Howard and Ellen remained professional collaborators for a number of years. They co-authored numerous papers and were co-PIs on several grants. Because Howard and Ellen shared a work ethic, interests, and writing styles, the collaborations were surprisingly seamless.  That said, Ellen focused more on analysis, Howard on synthesis. For example, in their studies of metaphor and irony, Ellen dissected the processes involved in each form of understanding, while Howard pondered the relationships among various forms of figurative language.

By the middle 1980s, their intellectual paths began to diverge. Howard ventured into educational issues and, ultimately, into studies of professional ethics, while Ellen remained in the experimental psychology fold. But even when their work took different directions, they always read and still do read each others’ work, and are often each other’s harshest critics.

Ellen and Howard’s professional and marital success is probably due in part to the great many things they have in common. They both went to Harvard for undergraduate and graduate study and both worked with Roger Brown. Both had a strong interest in the arts and wanted to study how psychology could illuminate the arts. Both were taken with the work of Nelson Goodman, the founder of Project Zero, and Rudolf Arnheim, an inspiring mentor to both. They also shared a common heritage: Howard’s parents were Jewish refugees from Nazi Germany; Ellen’s father was a Jewish refugee from Nazi-occupied Czechoslovakia. They were both eldest children (Howard had an older brother who died in a freak accident before Howard was born) and both had a younger sister. Both are inveterate readers and eager writers. They find the same things funny.

But there were also striking differences and some ironies. Howard is color blind and lacks depth perception due to a “lazy eye” (he is a bit cross-eyed), yet he chose to write his dissertation on children’s perception of style in painting. His favorite 20th century artist is the color field painter Mark Rothko — and yet every morning Ellen has to tell Howard if his clothes match. Ellen is a little tone-deaf (she cannot carry a tune), yet is studying the effect of music training on children’s brain and cognitive development.

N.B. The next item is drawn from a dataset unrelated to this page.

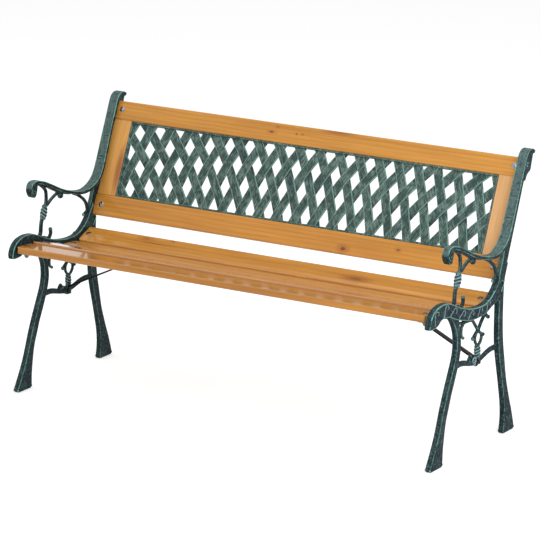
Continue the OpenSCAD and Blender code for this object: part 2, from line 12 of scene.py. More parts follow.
import bmesh
import bpy
import numpy as np
from mathutils import Matrix, Vector


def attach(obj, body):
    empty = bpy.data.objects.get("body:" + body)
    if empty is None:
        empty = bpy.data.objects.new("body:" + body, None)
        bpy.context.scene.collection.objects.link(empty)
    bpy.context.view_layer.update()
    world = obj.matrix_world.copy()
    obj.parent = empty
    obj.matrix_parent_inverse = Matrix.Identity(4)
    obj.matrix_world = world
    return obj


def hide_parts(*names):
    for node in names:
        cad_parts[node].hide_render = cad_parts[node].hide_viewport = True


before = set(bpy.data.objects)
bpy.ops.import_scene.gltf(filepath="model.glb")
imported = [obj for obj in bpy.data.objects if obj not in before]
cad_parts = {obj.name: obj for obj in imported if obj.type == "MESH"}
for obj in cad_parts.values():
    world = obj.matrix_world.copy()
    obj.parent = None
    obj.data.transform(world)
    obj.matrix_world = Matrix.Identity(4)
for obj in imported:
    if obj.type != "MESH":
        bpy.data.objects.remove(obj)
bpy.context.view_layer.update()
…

Someone once said to Howard that it must be so interesting for their son Ben to listen to dinner table conversations between his two parents who study intriguing topics like intelligence, giftedness, creativity, and imagination. “Right,” he responded, “The typical dinner table conversation:  ‘I’m exhausted.’  ‘You have no idea what kind of day I had.’ ‘How come there is no food in the house?’  ‘Wasn’t it your turn to get the groceries?’  ‘I don’t care what you say, it’s time to send this paper out.’”


I love this article! Really puts a smile on my face. I am a teacher in Texas and EC-6 certified. I heard about Dr. Gardner for the first time in college and his theory of Multiple Intelligences and it just sets me free! I found some validation about myself as a person & a learner with this theory – I also bring this understanding into my classroom daily & it drives how I deliver a lesson to my kiddos, how I assess them; honestly, it drives a lot in my classroom. It makes me see every child as unique; almost as God sees them. I try to teach every child individually based on their intelligence….I was searching more about Dr. Gardner after over a decade of me learning the life changing theory when I came across this article. Really lovely; beautiful in every way. Thank you for sharing this; I love the love between him and his wife.